** START WORKING DATA **
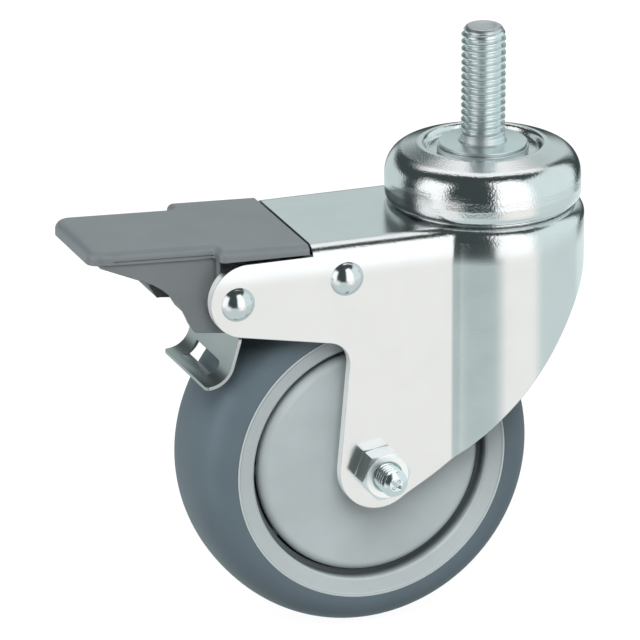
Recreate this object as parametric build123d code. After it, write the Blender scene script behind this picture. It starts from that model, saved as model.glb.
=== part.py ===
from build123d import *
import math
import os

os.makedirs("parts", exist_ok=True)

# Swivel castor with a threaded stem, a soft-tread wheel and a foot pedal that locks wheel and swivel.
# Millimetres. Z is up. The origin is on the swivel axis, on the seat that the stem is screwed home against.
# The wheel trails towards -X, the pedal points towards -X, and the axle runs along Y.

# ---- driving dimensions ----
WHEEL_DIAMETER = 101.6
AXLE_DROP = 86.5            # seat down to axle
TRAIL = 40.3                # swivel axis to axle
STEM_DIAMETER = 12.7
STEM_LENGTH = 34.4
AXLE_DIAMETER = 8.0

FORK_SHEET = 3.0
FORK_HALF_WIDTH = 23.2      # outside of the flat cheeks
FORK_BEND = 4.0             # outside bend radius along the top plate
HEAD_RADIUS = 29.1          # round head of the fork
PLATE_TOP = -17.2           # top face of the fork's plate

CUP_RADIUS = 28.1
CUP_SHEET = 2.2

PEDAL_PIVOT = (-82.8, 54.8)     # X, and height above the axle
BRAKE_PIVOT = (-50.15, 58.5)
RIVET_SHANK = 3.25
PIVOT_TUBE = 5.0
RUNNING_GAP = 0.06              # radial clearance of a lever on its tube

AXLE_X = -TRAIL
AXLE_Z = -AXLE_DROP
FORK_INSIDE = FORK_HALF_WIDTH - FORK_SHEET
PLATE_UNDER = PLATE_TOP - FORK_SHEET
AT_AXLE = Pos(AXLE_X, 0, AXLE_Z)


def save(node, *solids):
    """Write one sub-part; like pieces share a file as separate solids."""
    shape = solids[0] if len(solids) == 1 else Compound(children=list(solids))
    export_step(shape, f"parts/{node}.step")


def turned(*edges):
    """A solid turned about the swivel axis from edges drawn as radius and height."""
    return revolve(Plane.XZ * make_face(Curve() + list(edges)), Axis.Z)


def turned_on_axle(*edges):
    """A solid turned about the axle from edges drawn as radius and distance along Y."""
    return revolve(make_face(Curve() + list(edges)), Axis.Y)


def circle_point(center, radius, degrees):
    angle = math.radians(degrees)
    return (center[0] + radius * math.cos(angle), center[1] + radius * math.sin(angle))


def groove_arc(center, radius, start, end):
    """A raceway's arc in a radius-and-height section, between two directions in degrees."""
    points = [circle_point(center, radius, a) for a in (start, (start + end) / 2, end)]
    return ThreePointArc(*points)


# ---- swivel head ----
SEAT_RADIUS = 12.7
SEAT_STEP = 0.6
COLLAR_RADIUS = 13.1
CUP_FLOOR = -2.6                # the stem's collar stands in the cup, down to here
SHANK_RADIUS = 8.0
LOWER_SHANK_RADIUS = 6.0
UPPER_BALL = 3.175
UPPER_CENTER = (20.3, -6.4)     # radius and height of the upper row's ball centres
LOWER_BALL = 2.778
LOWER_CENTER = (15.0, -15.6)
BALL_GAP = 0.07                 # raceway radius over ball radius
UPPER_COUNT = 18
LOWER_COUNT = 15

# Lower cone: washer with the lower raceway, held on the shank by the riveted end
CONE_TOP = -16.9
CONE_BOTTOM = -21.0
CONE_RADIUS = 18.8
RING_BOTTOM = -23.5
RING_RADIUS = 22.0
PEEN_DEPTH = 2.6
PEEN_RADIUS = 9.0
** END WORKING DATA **
** START WORKING DATA **
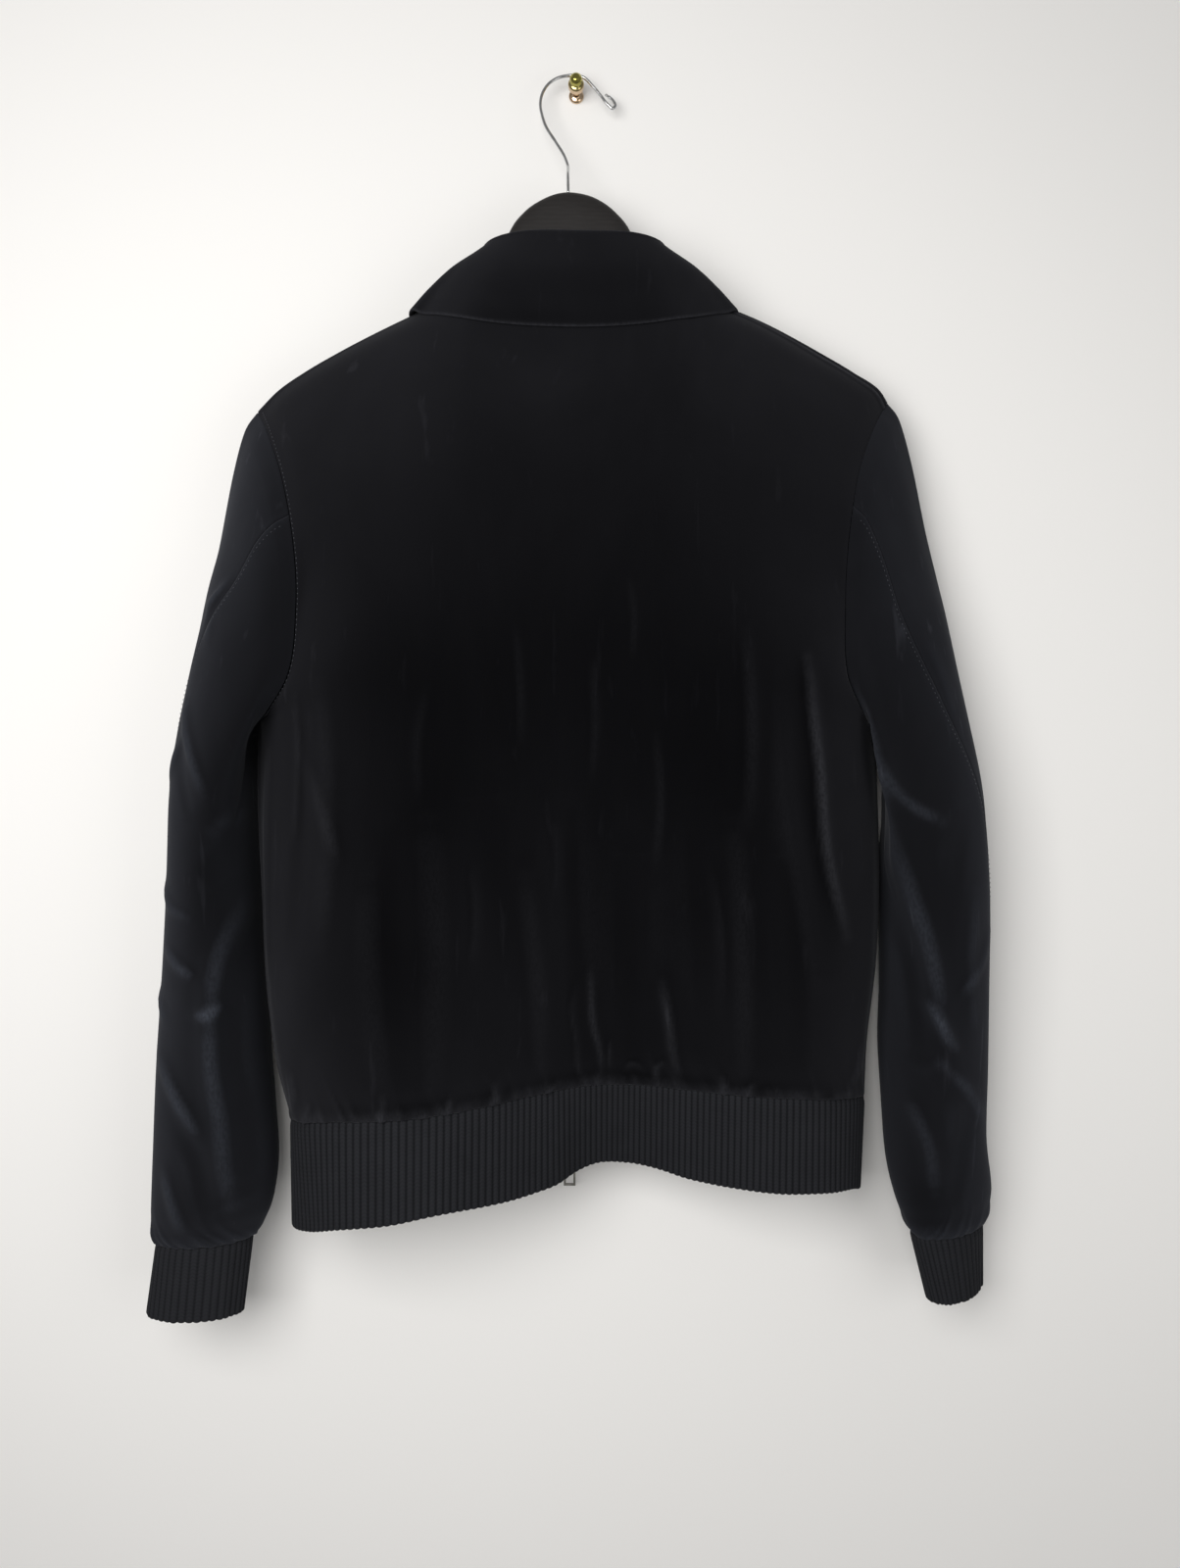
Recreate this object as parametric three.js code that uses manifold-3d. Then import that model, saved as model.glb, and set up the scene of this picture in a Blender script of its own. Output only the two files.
** END WORKING DATA **
** START WORKING DATA **
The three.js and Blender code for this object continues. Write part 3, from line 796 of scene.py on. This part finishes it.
** END WORKING DATA **
▸ **PROBLEM TO WORK ON**
Copy each line of the preceding data that contains the string "this".

▸ **OUTPUT BELOW**
Recreate this object as parametric build123d code. After it, write the Blender scene script behind this picture. It starts from that model, saved as model.glb.
Recreate this object as parametric three.js code that uses manifold-3d. Then import that model, saved as model.glb, and set up the scene of this picture in a Blender script of its own. Output only the two files.
The three.js and Blender code for this object continues. Write part 3, from line 796 of scene.py on. This part finishes it.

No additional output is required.